Black folk make up 40% of the state of Mississippi. Only have one representative in Congress. 40%.
And so they weren't talking about, you know, we died for the vote. They were talking about math.
If they redraw the maps, what do we need to do in terms of turnout, right? How many more? How what's the number of folk we need to turn out in each county? What are the number of folks that we need to register in order to respond to their redrawing of the maps? We're going to undermine their fundamental assumptions by shifting the very the very landscape of black voting behavior. H the math.
It's not about whining and and and and begging. It's about power and understanding how one uses that power. I said last time, right, they think we turned out for Barack Obama, which changed the map.
just wait till they see how we turn out for ourselves. And I saw that on the ground not as an emotion, right, but as a fundamental practical politics.
It just made my heart full to see young people, folk veterans of the civil rights movement, folk who walked across the bridge, folk who organized in Holmes County, Alabama. There was this one woman in a church um uh uh meeting who said, "I'm from Holmes County, Alabama, one of the most violent counties in the state of Mississippi." And when they passed the Voting Rights Act and they passed the Civil Rights Act the year before, these people said they weren't paying attention to it. These people didn't give a damn about Brown v. Board of Education. And so they stopped marching, they stopped singing, they just started withholding their dollars.

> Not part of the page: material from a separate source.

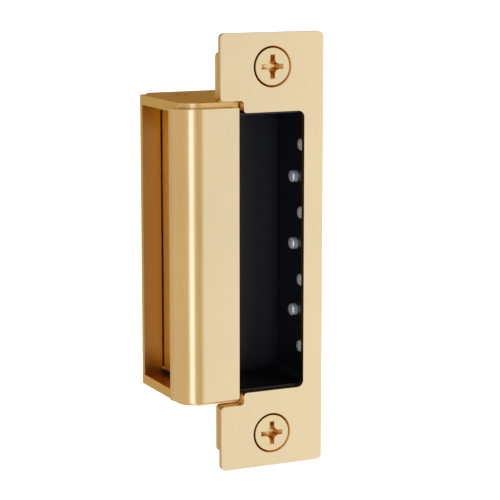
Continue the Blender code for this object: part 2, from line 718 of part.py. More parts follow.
def cover_posts():
    """The blocks at top and bottom that the rear cover is screwed to."""
    for side, sign in (("upper", 1), ("lower", -1)):
        low, high = sorted((sign * POST_INNER_Z, sign * POST_OUTER_Z))
        post = box(
            "cover_post_" + side, (POST_LEFT, LINER_OUTER_BACK + SEATING, low),
            (POST_RIGHT, REAR_COVER_FRONT - SEATING, high), "zinc", 0.2,
        )
        boolean(post, place("post_bores_" + side, rods_mesh(
            "Y", REAR_SCREW_HOLE, REAR_COVER_FRONT - POST_HOLE_DEPTH, REAR_COVER_FRONT + PAST,
            [(x, 0, sign * REAR_SCREW_Z) for x in REAR_SCREW_XS], 16,
        )))


# --- Lock bar and solenoid -------------------------------------------------------------------------------

def lock_bar():
    bar = box("lock_bar", (LOCK_NOSE_X, LOCK_FRONT_Y, -LOCK_HALF_HEIGHT),
              (LOCK_BACK_X, LOCK_REAR_Y, LOCK_HALF_HEIGHT), "steel", 0.3)
    boolean(bar, place("rod_bore", rods_mesh(
        "X", PUSH_ROD_RADIUS + GAP, LOCK_NOSE_X - PAST, LOCK_BACK_X + PAST, [(0, LOCK_Y, 0)], 24,
    )))


def lock_guides():
    """Channels above and below the lock bar, open towards the keeper and towards the coil."""
    for side, sign in (("upper", 1), ("lower", -1)):
        low, high = sorted((sign * GUIDE_INNER_Z, sign * GUIDE_OUTER_Z))
        guide = box(
            "lock_guide_" + side, (GUIDE_LEFT, GUIDE_FRONT, low),
            (GUIDE_RIGHT, REAR_COVER_FRONT - SEATING, high), "zinc", 0.2,
        )
        low, high = sorted((sign * GUIDE_MOUTH_Z, sign * (LOCK_HALF_HEIGHT + SEATING)))
        boolean(guide, box(
            "guide_channel_" + side, (GUIDE_LEFT - PAST, LOCK_FRONT_Y - GAP, low),
            (GUIDE_RIGHT + PAST, LOCK_REAR_Y + GAP, high),
        ))


def solenoid_screw_spots():
    """(x, z) of the two screws that hold the solenoid to the rear cover."""
    middle = (SOLENOID_LEFT + SOLENOID_RIGHT) / 2
    return [(middle - SOLENOID_SCREW_SPREAD, 0), (middle + SOLENOID_SCREW_SPREAD, 0)]


def solenoid_frame():
    left, right, sheet = SOLENOID_LEFT, SOLENOID_RIGHT, SOLENOID_SHEET
    front, back = SOLENOID_FRONT_Y, SOLENOID_BACK_Y
    bracket = place("solenoid_frame", extruded([rounded([
        (left, front, 0.3), (left + sheet, front, 0.3), (left + sheet, back - sheet, 0),
        (right - sheet, back - sheet, 0), (right - sheet, front, 0.3), (right, front, 0.3),
        (right, back, 0.6), (left, back, 0.6),
    ])], -SOLENOID_HALF_HEIGHT, SOLENOID_HALF_HEIGHT), "zinc")
    axis = (0, LOCK_Y, 0)
    boolean(bracket, place("rod_hole", rods_mesh(
        "X", PUSH_ROD_RADIUS + SEATING, left - PAST, left + 2 * sheet, [axis],
    )))
    boolean(bracket, place("armature_hole", rods_mesh(
        "X", ARMATURE_RADIUS + SEATING, right - 2 * sheet, right + PAST, [axis],
    )))
    boolean(bracket, place("bracket_bores", rods_mesh(
        "Y", REAR_SCREW_HOLE, back - 2 * sheet, back + PAST,
        [(x, 0, z) for x, z in solenoid_screw_spots()], 16,
    )))
    for number, (x, z) in enumerate(solenoid_screw_spots(), 1):
        pan_screw(f"solenoid_screw_{number}", "+Y", (x, REAR_COVER_BACK, z), **SOLENOID_SCREW)


def solenoid_coil():
    """Bobbin, winding and pole piece. Heights along the axis are towards -X from X = 0."""
    axis = (0, LOCK_Y, 0)
    left = SOLENOID_LEFT + SOLENOID_SHEET + 0.2
    right = SOLENOID_RIGHT - SOLENOID_SHEET - 0.2
    bore, tube = ARMATURE_RADIUS + 0.5, BOBBIN_TUBE_RADIUS
    flange, rim = BOBBIN_FLANGE_RADIUS, BOBBIN_FLANGE_THICK
    turned("solenoid_bobbin", [
        (bore, -left), (flange, -left), (flange, -left - rim), (tube, -left - rim),
        (tube, -right + rim), (flange, -right + rim), (flange, -right), (bore, -right),
    ], "-X", axis, "white_nylon", closed=True)
    coil_left, coil_right = left + rim + 0.1, right - rim - 0.1
    turned("solenoid_coil", [
        (tube + 0.1, -coil_left), (flange - 0.2, -coil_left),
        (flange - 0.2, -coil_right), (tube + 0.1, -coil_right),
    ], "-X", axis, "copper", closed=True)
    rod_bore, pole_radius, pole_end = PUSH_ROD_RADIUS + SEATING, bore - 0.2, 0.3
    turned("solenoid_pole_piece", [
        (rod_bore, -left), (pole_radius, -left), (pole_radius, -pole_end), (rod_bore, -pole_end),
    ], "-X", axis, "steel", closed=True)


def solenoid_plunger():
    """Push rod, armature and head in one piece, and the spring that draws it back."""
    rod, body = PUSH_ROD_RADIUS, ARMATURE_RADIUS
    head, end = ARMATURE_HEAD_RADIUS, ARMATURE_RIGHT + ARMATURE_HEAD_THICK
    tip = -(LOCK_NOSE_X + 0.5)
    turned("solenoid_plunger", [
        (0, tip), (rod - 0.2, tip), (rod, tip - 0.2), (rod, -ARMATURE_LEFT),
        (body - 0.3, -ARMATURE_LEFT), (body, -ARMATURE_LEFT - 0.3), (body, -ARMATURE_RIGHT),
        (head, -ARMATURE_RIGHT), (head, -end), (0, -end),
    ], "-X", (0, LOCK_Y, 0), "steel")
    per_turn = 12
    start, stop = SOLENOID_RIGHT + SEATING, ARMATURE_RIGHT - SEATING
    count = int(RETURN_SPRING_TURNS * per_turn)
    coil = []
    for i in range(count + 1):
        angle = 2 * math.pi * i / per_turn
        coil.append((
            start + (stop - start) * i / count,
            LOCK_Y + RETURN_SPRING_RADIUS * math.cos(angle), RETURN_SPRING_RADIUS * math.sin(angle),
        ))
    wire("plunger_return_spring", coil, RETURN_SPRING_WIRE, "spring_steel")


# --- Switches, board and connector -----------------------------------------------------------------------

def switch(name, corner, button_z, tip):
    """Snap switch with its case's lowest corner and its button's tip given."""
    left, front, _ = corner
    high = [c + size for c, size in zip(corner, SWITCH_SIZE)]
    body = box(name + "_body", corner, high, "black_plastic", 0.2)
    centre_y = front + SWITCH_SIZE[1] / 2
    boolean(body, place(name + "_bore", rods_mesh(
        "X", SWITCH_BORE_RADIUS, left - PAST, left + SWITCH_BORE_DEPTH, [(0, centre_y, button_z)], 20,
    )))
    length = left - tip + BUTTON_INSIDE
    turned(name + "_button", [
        (0, 0), (BUTTON_RADIUS - BUTTON_CHAMFER, 0), (BUTTON_RADIUS, -BUTTON_CHAMFER),
        (BUTTON_RADIUS, -length), (0, -length),
    ], "-X", (tip, centre_y, button_z), "red_plastic", steps=20)


def connector():
    """Socket for the plug of the power lead, open at the back, with its row of contacts."""
    low = Vector((SOCKET_LEFT, SOCKET_FRONT, SOCKET_LOW))
    high = Vector((SOCKET_RIGHT, SOCKET_BACK, SOCKET_HIGH))
    wall = Vector((SOCKET_WALL, 0, SOCKET_WALL))
    socket = box("connector_socket", low, high, "white_nylon", 0.15)
    boolean(socket, box(
        "socket_cavity", low + wall + Vector((0, 1, 0)), high - wall + Vector((0, PAST, 0)),
    ))
    middle = (low + high) / 2
    half = CONTACT_WIDTH / 2
    for i in range(CONTACT_COUNT):
        x = middle.x + CONTACT_PITCH * (i - (CONTACT_COUNT - 1) / 2)
        box(f"connector_contact_{i + 1}", (x - half, low.y + 1.1, middle.z - half),
            (x + half, high.y - CONTACT_SHY, middle.z + half), "satin_gold", 0.12)


clear_scene()
PARTS = make_collection("electric_door_strike")
CUTTERS = make_collection("cutters")

front_plates()
keeper_frame()
keeper()
hinge_pin()
keeper_spring()
pocket_liner()
latch_pins()
side_cover()
rear_cover()
cover_posts()
lock_bar()
lock_guides()
solenoid_frame()
solenoid_coil()
solenoid_plunger()
switch("keeper_switch", KEEPER_SWITCH_CORNER, KEEPER_SWITCH_BUTTON_Z, KEEPER_SWITCH_TIP)
switch("lock_switch", LOCK_SWITCH_CORNER, LOCK_SWITCH_BUTTON_Z, LOCK_SWITCH_TIP)
box("circuit_board", BOARD_LOW, BOARD_HIGH, "board_green")
box("board_suppressor", SUPPRESSOR_LOW, SUPPRESSOR_HIGH, "black_plastic", 0.4)
connector()
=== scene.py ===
"""Electric door strike: fine surfaces, finishes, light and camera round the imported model."""

import json
import math

import bmesh
import bpy
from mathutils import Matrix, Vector


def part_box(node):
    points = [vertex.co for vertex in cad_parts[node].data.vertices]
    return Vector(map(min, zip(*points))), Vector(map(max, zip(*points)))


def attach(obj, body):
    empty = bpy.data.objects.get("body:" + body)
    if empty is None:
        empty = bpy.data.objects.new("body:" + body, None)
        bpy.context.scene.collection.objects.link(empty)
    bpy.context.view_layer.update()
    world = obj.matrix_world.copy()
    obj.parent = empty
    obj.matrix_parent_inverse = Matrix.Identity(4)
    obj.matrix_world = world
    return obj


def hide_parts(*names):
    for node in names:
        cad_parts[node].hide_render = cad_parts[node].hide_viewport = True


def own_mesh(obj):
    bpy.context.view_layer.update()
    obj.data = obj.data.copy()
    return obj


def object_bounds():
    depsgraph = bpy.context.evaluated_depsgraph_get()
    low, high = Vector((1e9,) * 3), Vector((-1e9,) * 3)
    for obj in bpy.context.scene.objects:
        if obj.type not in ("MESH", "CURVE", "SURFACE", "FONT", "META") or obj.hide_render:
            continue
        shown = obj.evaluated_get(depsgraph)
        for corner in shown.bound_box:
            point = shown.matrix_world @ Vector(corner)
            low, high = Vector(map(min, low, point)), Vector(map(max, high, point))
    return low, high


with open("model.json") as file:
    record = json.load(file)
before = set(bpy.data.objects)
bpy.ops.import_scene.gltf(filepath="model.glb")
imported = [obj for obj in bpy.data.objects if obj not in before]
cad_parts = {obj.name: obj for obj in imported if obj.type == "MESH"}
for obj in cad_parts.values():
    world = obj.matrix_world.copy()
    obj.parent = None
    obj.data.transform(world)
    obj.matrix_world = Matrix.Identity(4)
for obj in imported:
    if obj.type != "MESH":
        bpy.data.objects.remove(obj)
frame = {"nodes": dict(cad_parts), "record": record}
cad_low, cad_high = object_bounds()
NODES = frame["nodes"]
SLOTS = {row["node"]: row["material_slot"] for row in frame["record"]["subparts"]}
BODY_OF = {
    node: body for body, nodes in frame["record"]["behaviour"]["bodies"].items() for node in nodes
}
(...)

She said, "I only got $3, but they not getting it. I love my Mississippi because I'm a I'm a native son born on the water in one of the greatest little towns in the country, Moss Point, Mississippi. 82 counties in this state.

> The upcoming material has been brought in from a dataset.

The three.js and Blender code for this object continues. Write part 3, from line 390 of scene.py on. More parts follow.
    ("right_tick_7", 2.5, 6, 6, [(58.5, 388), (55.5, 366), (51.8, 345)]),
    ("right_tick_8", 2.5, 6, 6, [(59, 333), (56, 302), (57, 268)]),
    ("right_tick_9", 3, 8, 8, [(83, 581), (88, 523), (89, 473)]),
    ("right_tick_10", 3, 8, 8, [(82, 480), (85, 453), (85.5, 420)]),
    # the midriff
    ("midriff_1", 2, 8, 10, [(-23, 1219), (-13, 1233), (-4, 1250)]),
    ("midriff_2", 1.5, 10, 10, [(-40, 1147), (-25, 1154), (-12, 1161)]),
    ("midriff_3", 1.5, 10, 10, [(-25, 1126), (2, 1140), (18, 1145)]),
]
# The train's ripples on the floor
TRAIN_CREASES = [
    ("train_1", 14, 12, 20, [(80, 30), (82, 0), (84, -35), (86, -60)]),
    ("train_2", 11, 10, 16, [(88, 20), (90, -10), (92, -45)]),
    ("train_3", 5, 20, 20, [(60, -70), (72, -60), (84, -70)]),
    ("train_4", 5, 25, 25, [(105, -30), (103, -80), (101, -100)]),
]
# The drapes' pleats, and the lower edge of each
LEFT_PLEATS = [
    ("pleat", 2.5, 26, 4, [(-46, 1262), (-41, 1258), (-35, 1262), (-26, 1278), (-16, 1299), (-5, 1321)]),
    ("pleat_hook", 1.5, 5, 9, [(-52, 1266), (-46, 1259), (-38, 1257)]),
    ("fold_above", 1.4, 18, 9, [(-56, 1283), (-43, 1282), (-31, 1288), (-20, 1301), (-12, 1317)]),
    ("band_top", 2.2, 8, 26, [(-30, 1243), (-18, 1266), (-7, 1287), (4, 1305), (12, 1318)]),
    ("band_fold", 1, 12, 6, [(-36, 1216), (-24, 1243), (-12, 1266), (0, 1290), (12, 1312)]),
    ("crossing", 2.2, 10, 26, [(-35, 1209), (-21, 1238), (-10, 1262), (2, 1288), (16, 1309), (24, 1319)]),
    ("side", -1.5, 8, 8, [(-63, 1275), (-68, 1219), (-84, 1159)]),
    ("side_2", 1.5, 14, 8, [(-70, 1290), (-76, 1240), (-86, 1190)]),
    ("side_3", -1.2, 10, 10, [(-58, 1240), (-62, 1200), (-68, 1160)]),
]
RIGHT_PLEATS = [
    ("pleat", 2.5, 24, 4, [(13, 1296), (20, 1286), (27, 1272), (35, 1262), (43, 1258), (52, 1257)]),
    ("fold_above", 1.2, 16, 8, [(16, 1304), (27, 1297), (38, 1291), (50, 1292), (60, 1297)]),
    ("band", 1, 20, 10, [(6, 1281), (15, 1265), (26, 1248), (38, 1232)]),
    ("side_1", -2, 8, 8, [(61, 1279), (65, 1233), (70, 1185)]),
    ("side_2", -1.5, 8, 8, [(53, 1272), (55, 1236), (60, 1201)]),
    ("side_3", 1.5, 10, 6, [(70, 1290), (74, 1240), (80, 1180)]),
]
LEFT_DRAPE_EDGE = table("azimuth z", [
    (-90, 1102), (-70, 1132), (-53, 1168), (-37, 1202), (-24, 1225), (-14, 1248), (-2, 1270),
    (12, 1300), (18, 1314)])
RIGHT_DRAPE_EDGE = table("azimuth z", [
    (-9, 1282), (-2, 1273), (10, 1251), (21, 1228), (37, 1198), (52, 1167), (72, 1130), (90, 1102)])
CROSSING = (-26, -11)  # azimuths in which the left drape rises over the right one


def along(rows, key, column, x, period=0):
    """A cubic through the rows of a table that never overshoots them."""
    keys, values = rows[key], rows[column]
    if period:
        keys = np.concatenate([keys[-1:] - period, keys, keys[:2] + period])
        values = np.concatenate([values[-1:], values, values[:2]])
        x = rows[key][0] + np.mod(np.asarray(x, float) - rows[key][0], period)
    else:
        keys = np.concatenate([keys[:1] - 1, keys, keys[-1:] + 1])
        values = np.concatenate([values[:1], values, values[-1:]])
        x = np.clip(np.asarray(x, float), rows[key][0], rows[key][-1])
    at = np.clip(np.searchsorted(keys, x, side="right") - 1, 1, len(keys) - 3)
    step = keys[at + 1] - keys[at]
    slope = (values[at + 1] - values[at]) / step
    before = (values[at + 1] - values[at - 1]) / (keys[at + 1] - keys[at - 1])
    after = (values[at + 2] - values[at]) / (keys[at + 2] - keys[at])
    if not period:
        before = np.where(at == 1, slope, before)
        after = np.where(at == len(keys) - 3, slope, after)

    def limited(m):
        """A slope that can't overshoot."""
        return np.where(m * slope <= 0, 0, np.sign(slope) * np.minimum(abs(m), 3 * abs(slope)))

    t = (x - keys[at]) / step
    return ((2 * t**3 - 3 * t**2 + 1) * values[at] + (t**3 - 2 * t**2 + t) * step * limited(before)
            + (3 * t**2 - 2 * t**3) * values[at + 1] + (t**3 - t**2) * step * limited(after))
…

I think about 52 plus counties showed up on Wednesday.
Yes, we can describe the grift. Yes, we could talk about the MAGA base. Yes, we could talk about this allout assault on democracy. with the power of everyday ordinary folk.
We can't rely for our salvation on politicians.

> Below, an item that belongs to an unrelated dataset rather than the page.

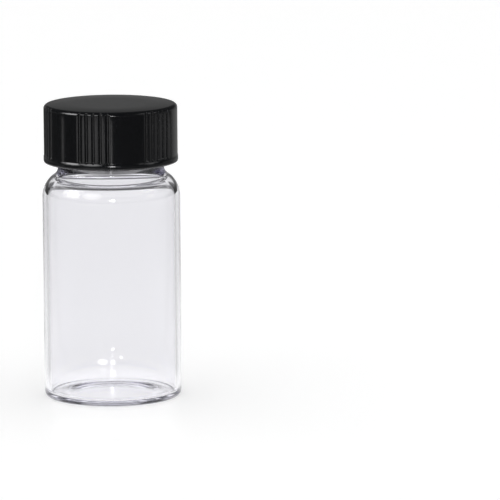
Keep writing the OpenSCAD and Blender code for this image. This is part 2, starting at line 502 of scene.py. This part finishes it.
# Sky, by the height of a direction, which is the sine of its elevation. A glow of 1 is white.
WORLD_DIM = 0.15
GLOSS_LOW = 0.05
GLOSS_HIGH = 0.27
GLOSS_EDGE = 0.22
GLOSS_TOP = 0.05
SKY_LOW = 0.0
SKY_HIGH = 0.02
SKY_DARK = 0.03
# A painted grey dusk in the glass's sky
SKY_DUSK = 0.1
DUSK_NEAR = 0.01
DUSK_FAR = 0.06
SKY_UP = 0.12
SKY_FULL = 0.24
SKY_GLOW = 1.0
SKY_END = 0.4
SKY_END_SOFT = 0.05
SKY_CEILING = 0.5
# Painted shade: two black flags in the glass's sky, which stand nowhere in the studio
PAINTED_FLAG_NEAR = 0.25
PAINTED_FLAG_NEAR_SOFT = 0.15
PAINTED_FLAG_FAR = 0.75
PAINTED_FLAG_FAR_SOFT = 0.2
PAINTED_FLAG_TOP = 0.34
PAINTED_FLAG_TOP_SOFT = 0.04

# Floor, just under the foot
FLOOR_R = 3000
FLOOR_Z = -0.02
FLOOR_COLOUR = (0.9, 0.9, 0.9, 1)
FLOOR_GLOW = 0.43
FLOOR_SHEEN = 0.12
SHEEN_ROUGH = 0.08

# Floor as the glass sees it: painted light under the foot and painted shade in two wedges
GLASS_GLOW = 0.3
FOOT_LIGHT = 0.6
FOOT_LIGHT_R = 14
FOOT_DARK_R = 38
SIDE_NEAR = 0.55
SIDE_NEAR_SOFT = 0.1
SIDE_FAR = 1.0
SIDE_FAR_SOFT = 0.3
SIDE_DARK = 0.2

# Floor as gloss sees it: a painted reflection, dark away from the vial and lighter behind it
GLOSS_FLOOR_LIGHT_R = 20
GLOSS_FLOOR_DARK_R = 260
GLOSS_FLOOR_DIM = 0.06
REAR_LOW = 0.5
REAR_HIGH = 0.75
REAR_SPREAD = 0.3
REAR_GLOW_LEFT = 0.1
REAR_GLOW_RIGHT = 0.3

# Glowing patches over the table, no lamps, that gloss alone sees and that paint highlights
GLINT_NEAR = 285
SPOT_Z = 2
SPOT_POINTS = 32
SPOT_WAVE = 0.2
SPOT_GLOW = 8.0

# Painted windows: cards that glow, though no lamps, for gloss alone, and the painted shade of leaves
# in front of two of them
WINDOW_AWAY = 1200
LEAF_SHARE = 0.15
LEAF_SCALE = 4.0
LEAF_DETAIL = 2
LEAF_LOW = 0.46
LEAF_HIGH = 0.56

# Height on the vial's axis that the lamps face
LAMP_AIM_Z = 30


def studio_camera():
    """A long lens at CAMERA_RISE above the table, looking level with +Y."""
    rise, roll = np.radians(CAMERA_RISE), np.radians(CAMERA_ROLL)
    forward = Vector((0, np.cos(rise), -np.sin(rise)))
    right = Vector((1, 0, 0))
    up = Vector((0, np.sin(rise), np.cos(rise)))
    across = right * np.cos(roll) + up * np.sin(roll)
    upward = up * np.cos(roll) - right * np.sin(roll)
    data = bpy.data.cameras.new("studio_camera")
    data.sensor_width = SENSOR
    data.lens = SENSOR * FOCAL_PX / FRAME_PX
    camera = bpy.data.objects.new("studio_camera", data)
    turn = Matrix((across, upward, -forward)).transposed().to_4x4()
    place = Vector(CAMERA_AIM) - forward * CAMERA_AWAY
    camera.matrix_world = Matrix.Translation(place * MM) @ turn
    bpy.context.scene.collection.objects.link(camera)
    bpy.context.scene.camera = camera


def sky_through_glass(tree, x, y, high):
    """What the glass sees of the sky.

    A sky painted for the glass alone, which paints light and shade into it. White below the
    horizon, and near black above it but for a little painted dusk where x is small. From SKY_UP it
    turns white, and from SKY_END it is a dimmer ceiling. Two black flags are painted into it behind
    the glass to the sides, where the size of x over y is between PAINTED_FLAG_NEAR and
    PAINTED_FLAG_FAR, up to
    PAINTED_FLAG_TOP; they stand nowhere in the studio and paint dark marks into the glass.
    """
    ground = ramp(tree, high, SKY_LOW, SKY_HIGH, 1, SKY_DARK)
    square = combine(tree, "MULTIPLY", x, x)
    dusk = ramp(tree, square, DUSK_NEAR, DUSK_FAR, SKY_DUSK, 0)
    lit = ramp(tree, high, SKY_UP, SKY_FULL, 0, SKY_GLOW)
    ceiling = ramp(tree, high, SKY_END, SKY_END + SKY_END_SOFT, 1, SKY_CEILING)
    low = combine(tree, "MAXIMUM", ground, dusk)
    sky = combine(tree, "MAXIMUM", low, combine(tree, "MULTIPLY", lit, ceiling))
    aside = combine(tree, "DIVIDE", combine(tree, "ABSOLUTE", x), y)
    near = ramp(tree, aside, PAINTED_FLAG_NEAR, PAINTED_FLAG_NEAR + PAINTED_FLAG_NEAR_SOFT, 0, 1)
    far = ramp(tree, aside, PAINTED_FLAG_FAR, PAINTED_FLAG_FAR + PAINTED_FLAG_FAR_SOFT, 1, 0)
    top = ramp(tree, high, PAINTED_FLAG_TOP, PAINTED_FLAG_TOP + PAINTED_FLAG_TOP_SOFT, 1, 0)
    # Painted shade of the two flags, which stand nowhere in the studio
    painted_flags = combine(tree, "MULTIPLY", combine(tree, "MULTIPLY", near, far), top)
    return combine(tree, "MULTIPLY", sky, combine(tree, "SUBTRACT", 1, painted_flags))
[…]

Our salvation is in our hands. We are the leaders we've been looking for. And as Miss Ella Baker said, strong people don't need strong leaders. That's all we need to do is look in the mirror and understand our power. And Mississippi, 40% black state, is waking up.
They don't know what they've done. My soul was full. I was reinvigorated, replenished by watching everyday ordinary people, claim democracy as their own, and assume responsibility and exhibit the courage to take on the powers that be. Oh, there are brighter days ahead. And as I was in um the Mason Hall in Jackson where the Mississippi NAACP headquarters resides, was looking at the bullet holes in the windows and looking at an image of of Mega Evers, >> thinking about the history in this building. We went into the auditorium to debrief and and I thought about the Mississippi Freedom Democratic Party gathering to choose delegates right in that room.
>> I thought about Miss Ella Baker >> offering the words that we who believe in freedom >> shall not rest.
>> I'm going to remember that now. I'm going to listen to the little sweet honey in the rock. We who believe in freedom, >> we won't rest.
>> We won't rest.
>> Yeah. They don't know what they've they've awakened, but we do.